Севастополь был покрыт толстой пеленой пыли. Ее тяжелые буро-желтые облака прорезали алые молнии разрывов. В районе Графской пристани полыхал огромный пожар. Голубь, посланный Билей, уходил теперь левее, к бухте Балаклавы.
На палубе «Таифа» стоял Ньюкомб и смотрел в небо. Здесь оно было голубым. Голубь появился над горами сначала как едва заметная точка, но острые глаза Ньюкомба сразу отличили ее от всего остального. Он поспешно спустился в трюм.
Голубятня на «Таифе» была устроена так, что ее обитатели, протискиваясь на насест, обязательно задевали маленький серебряный колокольчик. Но его тонкое треньканье сегодня было излишней роскошью. К птице сразу протянулась холеная рука Ньюкомба.

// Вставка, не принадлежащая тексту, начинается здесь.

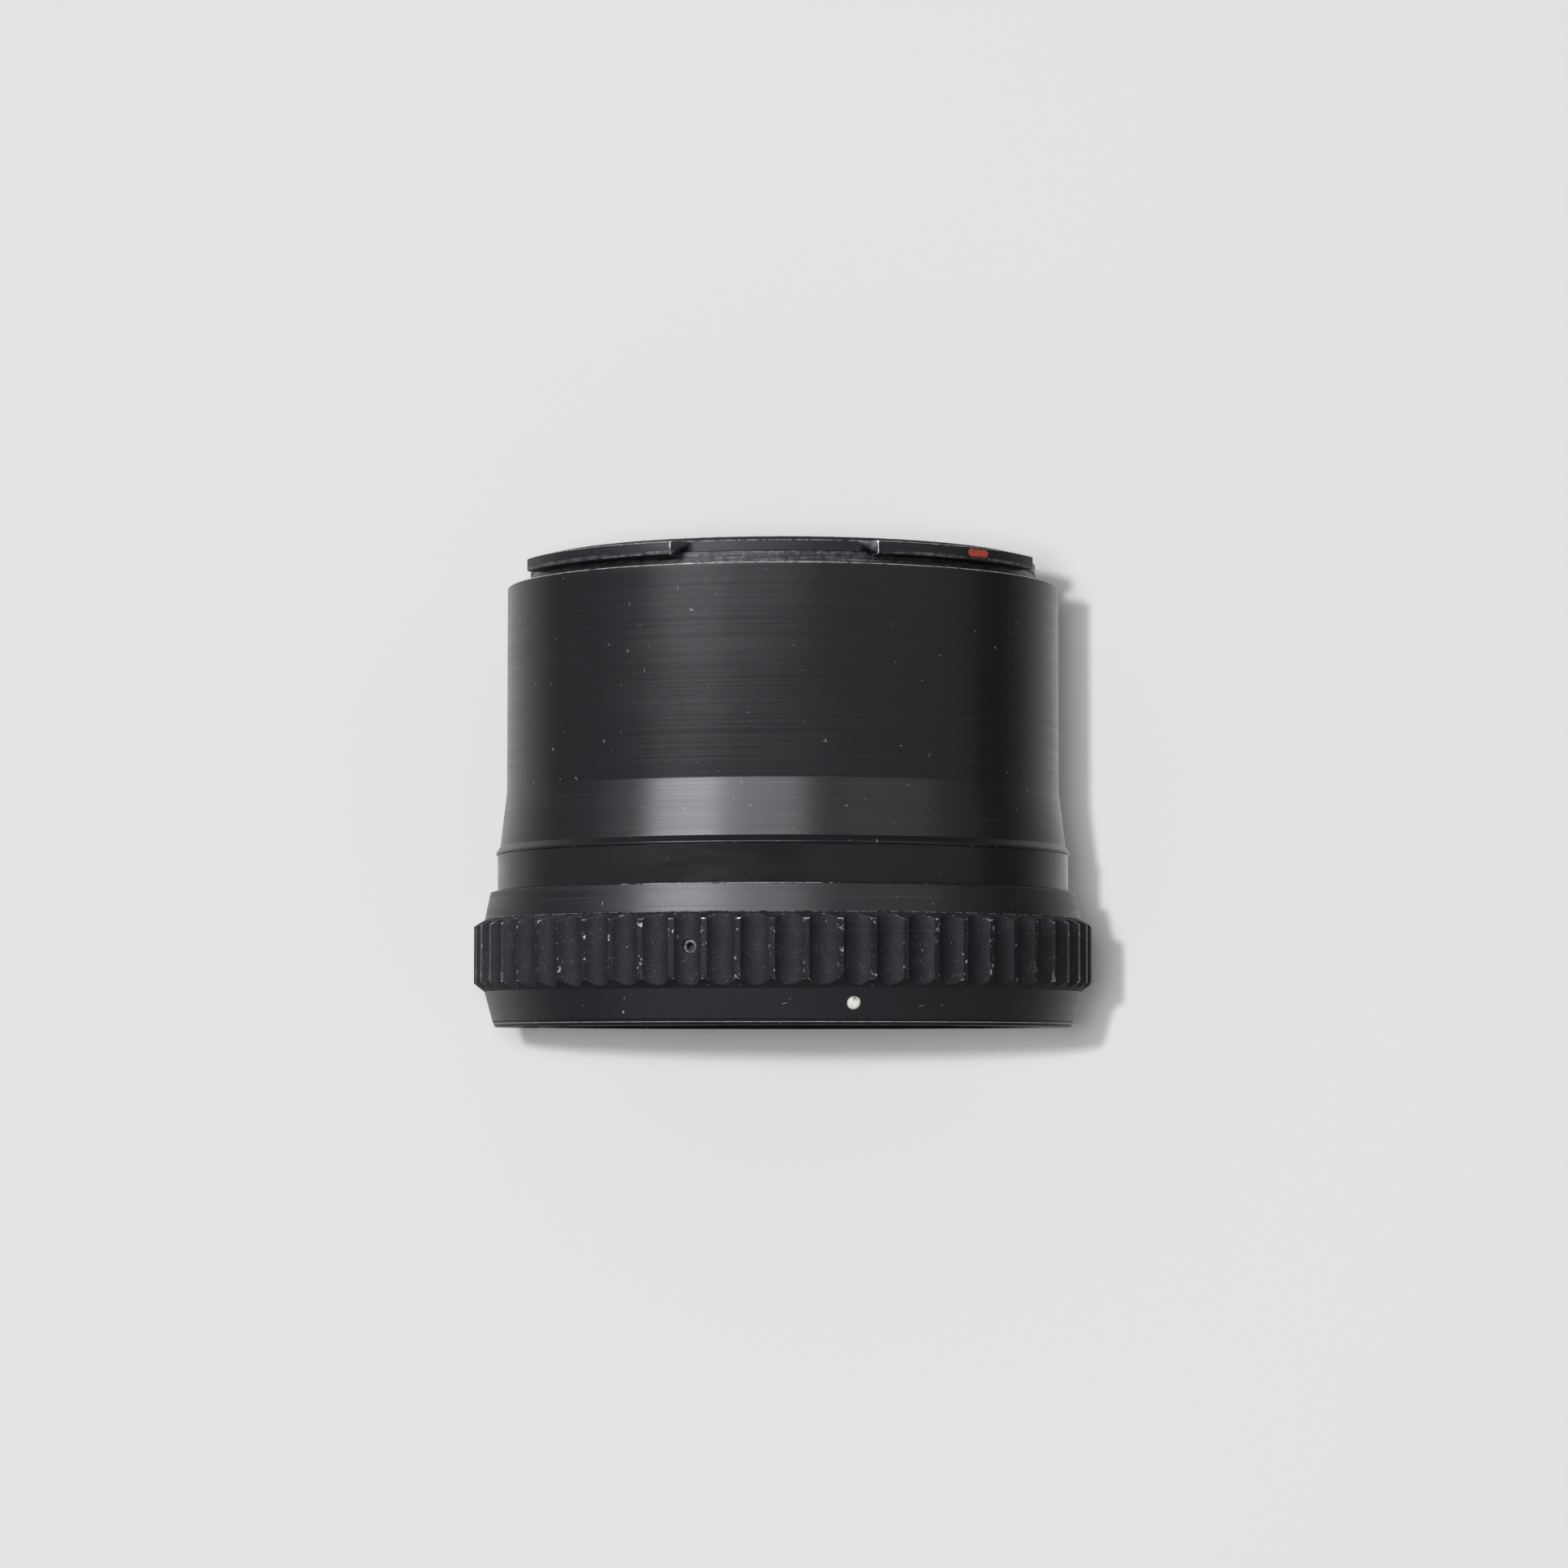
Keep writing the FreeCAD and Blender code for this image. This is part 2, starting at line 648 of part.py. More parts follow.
def front_bayonet():
    """Steel ring that makes the rim's face, with four tabs and a leaf pocket behind each."""
    solid = revolved([
        (chamber_radius, 0), (housing_radius, 0), (rim_edge_radius - rim_round_width, rim_round_height / 2),
        (rim_edge_radius, rim_round_height), (rim_edge_radius, rim_edge_height), (housing_radius, rim_edge_height),
        (housing_radius, tab_thickness), (chamber_radius, tab_thickness),
    ])
    tabs = [place(sector(throat_radius, chamber_radius + tab_root, tab_half_angle, tab_half_angle,
                         0, tab_thickness), angle) for angle in tab_angles]
    solid = solid.multiFuse(tabs).removeSplitter()
    stop = place(rod(stop_pin_radius + seat_gap, tab_thickness - rim_round_height - face_gap,
                     tab_thickness + over_cut, stop_circle), stop_angle)
    return cut_all(solid, leaf_set(seat_gap, over_cut) + rim_screw_set(screw_hole) + [stop])


def leaf_set(gap, extra_height):
    """The flat leaves, or with a gap the pockets that hold them."""
    inner = throat_radius + leaf_edge_inset - gap
    outer = lug_radius - leaf_edge_inset / 2 + gap
    half = leaf_half_angle + 2 * gap
    low = leaf_bottom - gap / 2
    return [place(sector(inner, outer, half, half, low, leaf_bottom + leaf_thickness + extra_height),
                  angle + leaf_offset_angle) for angle in tab_angles]


def bayonet_stop_pin():
    return place(rod(stop_pin_radius, tab_thickness - rim_round_height, chamber_depth + stop_pin_depth, stop_circle),
                 stop_angle)


# Drive shaft

def drive_shaft():
    """Plain shaft with a groove for each clip and a cross hole for each pin."""
    solid = shaft_rod(shaft_radius, front_hub_bottom + front_hub_floor, rear_hub_top - slot_depth - slot_floor)
    grooves = []
    for height in clip_heights:
        groove = ring(shaft_radius - clip_groove_depth, shaft_radius + over_cut,
                      height - face_gap, height + clip_thickness + face_gap)
        groove.translate(Vector(shaft_ring_radius, 0, 0))
        grooves.append(place(groove, shaft_angle))
    return cut_all(solid, grooves + [cross_pin(z, shaft_radius + over_cut, face_gap) for z in coupling_pin_heights])


def cross_pin(height, reach, gap=0.0):
    """Pin through the shaft, or with a gap the hole for it."""
    return place(radial_rod(coupling_pin_radius + gap, shaft_ring_radius - reach, shaft_ring_radius + reach, height),
                 shaft_angle)


def shaft_clips():
    """Open clips that hold the shaft endways between its bearings."""
    clips = []
    for height in clip_heights:
        clip = ring(shaft_radius - clip_groove_depth + face_gap, clip_radius, height, height + clip_thickness)
        mouth = Part.makeBox(clip_radius + over_cut, clip_mouth, clip_thickness + 2 * over_cut,
                             Vector(0, -clip_mouth / 2, height - over_cut))
        clip = clip.cut(mouth)
        clip.translate(Vector(shaft_ring_radius, 0, 0))
        clips.append(place(clip, shaft_angle))
    return Part.makeCompound(clips)


def rear_coupling():
    """Slotted hub that the camera's key turns."""
    hub = rod(hub_radius, rear_hub_bottom, rear_hub_top, shaft_ring_radius)
    hub = place(hub.makeChamfer(hub_edge_break, rim_edges(hub, rear_hub_top)), shaft_angle)
    bore_top = rear_hub_top - slot_depth - slot_floor + face_gap
    bore = shaft_rod(shaft_radius + face_gap, rear_hub_bottom - over_cut, bore_top)
    slot = place(block(shaft_ring_radius - hub_radius - over_cut, shaft_ring_radius + hub_radius + over_cut,
                       slot_width, rear_hub_top - slot_depth, rear_hub_top + over_cut), shaft_angle)
    return cut_all(hub, [bore, slot, cross_pin(coupling_pin_heights[1], hub_radius + over_cut, face_gap)])


def front_coupling():
    """Hub with the key that turns the lens's own shaft."""
    hub = shaft_rod(hub_radius, front_hub_bottom, front_hub_top)
    root = front_hub_bottom + seat_gap
    key = block(shaft_ring_radius - hub_radius, shaft_ring_radius + hub_radius, key_thickness, key_below_rim, root)
    key = place(key, shaft_angle).common(shaft_rod(hub_radius - key_inset, key_below_rim, root))
    bore = shaft_rod(shaft_radius + face_gap, front_hub_bottom + front_hub_floor - face_gap, front_hub_top + over_cut)
    solid = hub.fuse(key).removeSplitter()
    return cut_all(solid, [bore, cross_pin(coupling_pin_heights[0], hub_radius + over_cut, face_gap)])


def bush(flange_bottom, flange_top, body_end):
    """Flanged bearing bush."""
    low = min(flange_bottom, body_end)
    high = max(flange_top, body_end)
    body = shaft_rod(bush_outer_radius, low, high)
    flange = shaft_rod(hub_radius + swing_gap - seat_gap, flange_bottom, flange_top)
    return body.fuse(flange).removeSplitter().cut(shaft_rod(shaft_radius + running_gap, low - over_cut, high + over_cut))


def rear_bush():
    top = rear_hub_bottom - swing_gap
    return bush(top - bush_flange_thickness + face_gap, top, rear_boss_bottom)


def front_bush():
    bottom = front_hub_top + swing_gap
    return bush(bottom, bottom + bush_flange_thickness - face_gap, front_boss_top)


def shaft_cover():
    """Pressed trough that shields the light path from the shaft, with two feet on the barrel's wall."""
    outer = cover_inner_radius + cover_wall
    shell = rod(outer, cover_bottom, cover_top, shaft_ring_radius).fuse(
        block(shaft_ring_radius, cover_seat_radius + over_cut, 2 * outer, cover_bottom, cover_top))
    space = rod(cover_inner_radius, cover_bottom - over_cut, cover_top + over_cut, shaft_ring_radius).fuse(
        block(shaft_ring_radius, cover_seat_radius + 2 * over_cut, 2 * cover_inner_radius,
              cover_bottom - over_cut, cover_top + over_cut))
    feet = ring(cover_seat_radius - cover_foot_thickness, cover_seat_radius, foot_bottom, foot_top).common(
        block(0, cover_seat_radius + over_cut, 2 * cover_foot_reach, foot_bottom, foot_top))
    bounds = rod(front_plate_outer, cover_bottom, spigot_bottom).fuse(rod(cover_seat_radius, spigot_bottom, cover_top))
    solid = shell.common(bounds).fuse(feet).cut(space).removeSplitter()
    return cut_all(place(solid, shaft_angle), cover_screw_set(screw_hole))


# Lens catch

def catch_block():
    """Slides in the housing's pocket, drilled for the pin, the spring and the button's screw."""
    solid = block(block_inner, block_outer + over_cut, block_width, block_bottom, block_top)
    solid = solid.common(rod(block_outer, block_bottom, block_top))
    pin = rod(lock_pin_radius + face_gap, block_bottom - over_cut, lock_pin_top + face_gap, lock_pin_circle)
    spring = rod(spring_hole_radius, spring_bottom, block_top + over_cut, spring_circle)
    return cut_all(place(solid, catch_angle),
                   [place(pin, catch_angle), place(spring, catch_angle), button_screw_piece(screw_hole)])


def lock_pin():
    """Pin with a broken nose that drops into the lens lug's notch."""
    solid = rod(lock_pin_radius, lock_pin_tip, lock_pin_top, lock_pin_circle)
    return place(solid.makeChamfer(lock_pin_nose, rim_edges(solid, lock_pin_tip)), catch_angle)


def release_button():
    """Ribbed slide that the photographer's thumb pushes towards the camera."""
    solid = block(button_foot - over_cut, button_top_radius, button_width, button_bottom, button_top)
    outer = [e for e in solid.Edges if all(abs(v.X - button_top_radius) < face_gap for v in e.Vertexes)]
    solid = solid.makeChamfer(button_edge_break, outer)
    step = button_height / button_ridge_count
    clear = small_screw_head_radius + 2 * slide_gap
    grooves = []
    for k in range(button_ridge_count):
        low = button_bottom + step * (k + 0.5) - button_ridge_width / 2
        for start in (clear, -clear - button_width):
            grooves.append(Part.makeBox(over_cut, button_width, button_ridge_width,
                                        Vector(button_top_radius - button_ridge_depth, start, low)))
    under = rod(button_foot, button_bottom - over_cut, button_top + over_cut)
    return place(cut_all(solid, grooves + [under]), catch_angle).cut(button_screw_piece(screw_hole))


def catch_spring():
    """Round-wire compression spring as one tube along quarter-turn arcs."""
    pitch = (spring_length - 2 * spring_wire_radius) / spring_turns
    steps = 8
    low = spring_bottom + spring_wire_radius

    def on_coil(step):
        turn = 2 * math.pi * step / steps
        return Vector(spring_mean_radius * math.cos(turn), spring_mean_radius * math.sin(turn),
                      low + pitch * step / steps)

    arcs = [Part.Arc(on_coil(k), on_coil(k + 1), on_coil(k + 2)).toShape()
            for k in range(0, steps * spring_turns, 2)]
    path = Part.Wire(arcs)
    start = path.Edges[0].tangentAt(path.Edges[0].FirstParameter)
    profile = Part.Wire([Part.Circle(on_coil(0), start, spring_wire_radius).toShape()])
    coil = path.makePipeShell([profile], True, False)
    points = [on_coil(k / 4) for k in range(4 * steps * spring_turns + 1)]
    apart = 3 * steps
    gaps = [(a - b).Length for i, a in enumerate(points) for b in points[i + apart:]]
    print("least gap between the catch spring's curls", round(min(gaps) - 2 * spring_wire_radius, 3))
    coil.translate(Vector(spring_circle, 0, 0))
    return place(coil, catch_angle)


def group(pieces):
    return pieces[0] if len(pieces) == 1 else Part.makeCompound(pieces)


parts = {
    "main_barrel": main_barrel,
    "front_housing": front_housing,
    "grip_ring": grip_ring,
    "grip_set_screws": grip_set_screws,
    "name_band": name_band,
    "white_index_dot": white_index_dot,
    "rear_bayonet": rear_bayonet,
    "red_index_mark": red_index_mark,
    "rear_plate": rear_plate,
    "rear_plate_screws": lambda: group(rear_plate_screw_set(countersunk_screw)),
    "front_bayonet": front_bayonet,
    "front_bayonet_screws": lambda: group(rim_screw_set(countersunk_screw)),
    "bayonet_springs": lambda: group(leaf_set(0.0, 0.0)),
    "bayonet_stop_pin": bayonet_stop_pin,
    "front_plate": front_plate,
    "front_plate_screws": lambda: group(front_plate_screw_set(countersunk_screw)),
    "drive_shaft": drive_shaft,
    "rear_coupling": rear_coupling,
    "front_coupling": front_coupling,
    "coupling_pins": lambda: group([cross_pin(z, hub_radius - swing_gap) for z in coupling_pin_heights]),
    "rear_bush": rear_bush,
    "front_bush": front_bush,
    "shaft_clips": shaft_clips,
    "shaft_cover": shaft_cover,
    "shaft_cover_screws": lambda: group(cover_screw_set(countersunk_screw)),
    "catch_block": catch_block,
    "lock_pin": lock_pin,
    "release_button": release_button,
    "release_button_screw": lambda: button_screw_piece(countersunk_screw),
    "catch_spring": catch_spring,
}

os.makedirs("parts", exist_ok=True)
for name, make in parts.items():
    shape = make()
    shape.exportStep("parts/" + name + ".step")
    print(name, "valid" if shape.isValid() else "NOT VALID", len(shape.Solids), round(shape.Volume, 2))
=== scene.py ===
"""Looks of a 55 mm macro extension tube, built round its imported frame."""

import math

import bpy
from mathutils import Matrix, Vector


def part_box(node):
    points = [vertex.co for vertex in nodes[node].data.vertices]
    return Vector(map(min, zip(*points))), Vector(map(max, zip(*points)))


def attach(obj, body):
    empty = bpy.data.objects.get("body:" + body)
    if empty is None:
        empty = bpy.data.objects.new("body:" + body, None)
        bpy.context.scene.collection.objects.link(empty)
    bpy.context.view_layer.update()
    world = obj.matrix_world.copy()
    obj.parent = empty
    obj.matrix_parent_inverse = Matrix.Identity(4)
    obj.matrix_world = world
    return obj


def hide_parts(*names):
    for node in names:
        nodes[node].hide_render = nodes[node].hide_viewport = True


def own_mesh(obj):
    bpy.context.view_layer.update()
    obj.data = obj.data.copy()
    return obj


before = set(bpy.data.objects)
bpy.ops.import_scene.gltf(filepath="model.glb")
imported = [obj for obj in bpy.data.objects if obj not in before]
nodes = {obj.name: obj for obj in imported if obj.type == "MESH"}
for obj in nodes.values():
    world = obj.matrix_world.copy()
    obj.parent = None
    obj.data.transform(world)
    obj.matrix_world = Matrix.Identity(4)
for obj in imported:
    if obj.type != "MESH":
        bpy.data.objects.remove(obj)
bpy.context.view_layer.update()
MM = 0.001

# Sizes in mm, taken from the frame where a node's box gives them
spigot_bottom, flange_to_rim = (corner.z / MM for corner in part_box("main_barrel"))
grip_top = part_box("grip_ring")[1].z / MM
neck_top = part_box("rear_bayonet")[1].z / MM

neck_radius = 31.8
neck_bore_radius = 30.2
groove_radius = 31.65
groove_top = flange_to_rim + 1.7
neck_chamfer_height = 0.5
neck_chamfer_width = 0.45
neck_fillet = 0.3
lug_radius = 33.65
lug_count = 4
lug_end_rise = 1.4
lug_bottom = flange_to_rim + 1.25
lug_top = lug_bottom + 1.6
opening_radius = 27.4
ledge_top = flange_to_rim + 0.6
bayonet_seat = 53.4
base_flange_radius = 33.4

barrel_radius = 34.67
barrel_bore_radius = 32.2
spigot_radius = 34.0
inner_flange_bottom = 50.4
flare_top = 29.4
flare_foot_radius = 35.5
lip_radius = 36.0
lip_edge_height = 0.25
lip_top = 22.5
band_top = 21.5
band_bottom = 16.9
band_radius = 35.8
band_bore_radius = 35.0
glare_groove_count = 5
glare_groove_pitch = 4.2
glare_groove_half_width = 0.6
glare_groove_depth = 0.4

collar_top = 16.77
collar_top_radius = 36.7
housing_radius = 35.9
housing_bore_radius = 31.2
chamber_radius = 33.85
chamber_depth = 4.2
ledge_front = 6.0
ledge_back = 8.0
rim_edge_radius = 36.4
rim_edge_height = 0.7
rim_worn_height = 0.42
rim_worn_radius = 36.3
rim_cone_top = 4.37
rim_cone_top_radius = 37.4
tab_thickness = 1.2
throat_radius = 31.9

flutes_bottom = 5.44
flutes_top = 12.54
flute_count = 60
flute_cutter_radius = 2.03
valley_radius = 37.8
grip_radius = 38.73
grip_bore_radius = 35.95
button_window_width = 6.0
button_window_bottom = 5.8
button_window_top = 12.8
catch_pocket_size = 6.8
catch_pocket_height = 9.2
catch_pocket_radius = housing_radius - 0.4

spring_circle = 34.125
spring_bottom = 8.4
spring_top = 14.4
spring_mean_radius = 1.05
spring_wire_radius = 0.22
spring_turns = 4

dot_radius = 0.86
dot_height = 2.6
dot_depth = 0.25
set_screw_radius = 0.8
set_screw_length = 2.0
set_screw_height = 9.24
set_screw_face_radius = 37.65
set_screw_socket_radius = 0.5
set_screw_socket_depth = 0.8
mark_length = 3.5
mark_height = 0.95
mark_middle = (lug_bottom + lug_top) / 2 + 0.12

shaft_ring_radius = 25.6
boss_hole_radius = 5.1

# Angles in degrees about the axis, from the camera's side towards +X
index_angle = 13.1
lug_step = 360 / lug_count
lug_angles = [index_angle + 30 + lug_step * k for k in range(lug_count)]
tab_angles = [index_angle + lug_step * (k + 0.5) for k in range(lug_count)]
mark_angle = index_angle + 31.7
catch_angle = lug_angles[1]
shaft_angle = index_angle + 180
set_screw_angles = [index_angle - 30 + 120 * k for k in range(3)]
# The collar's top edge is worn all round, and painted paler round this angle as a painted highlight on its
# lit side
collar_wear_and_highlight_middle = -11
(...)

Он снял с его лапы полоску тонкой бумаги, развернул и прочел. По губам Ньюкомба, вырез которых делал его похожим на античного Антиноя, пробежала холодная улыбка.
– Приятно познакомиться с вами, мистер Биля! – прошептал он и вышел из трюма.
Севастополь, Крым
Серая тень, как летучая мышь, носилась по хате. Быстрые руки бесшумно переворачивали вещи, перетряхивали одежду, поднимали белье на койках пластунов и сбрасывали его вниз. Когда свет от ночного звездного неба упал на лицо Соломона, стало видно, что он одержим холодным бешенством. В этом сгорбленном, яростно мечущемся мышином короле никто бы не узнал скромного негоцианта, всегда так поспешно снимающего свой картуз едва ли не перед кем угодно. Наконец-то Соломон остановился, тяжело вздохнул и выпрямился. Он еще раз осмотрел горницу и даже пнул вещи, лежавшие на полу.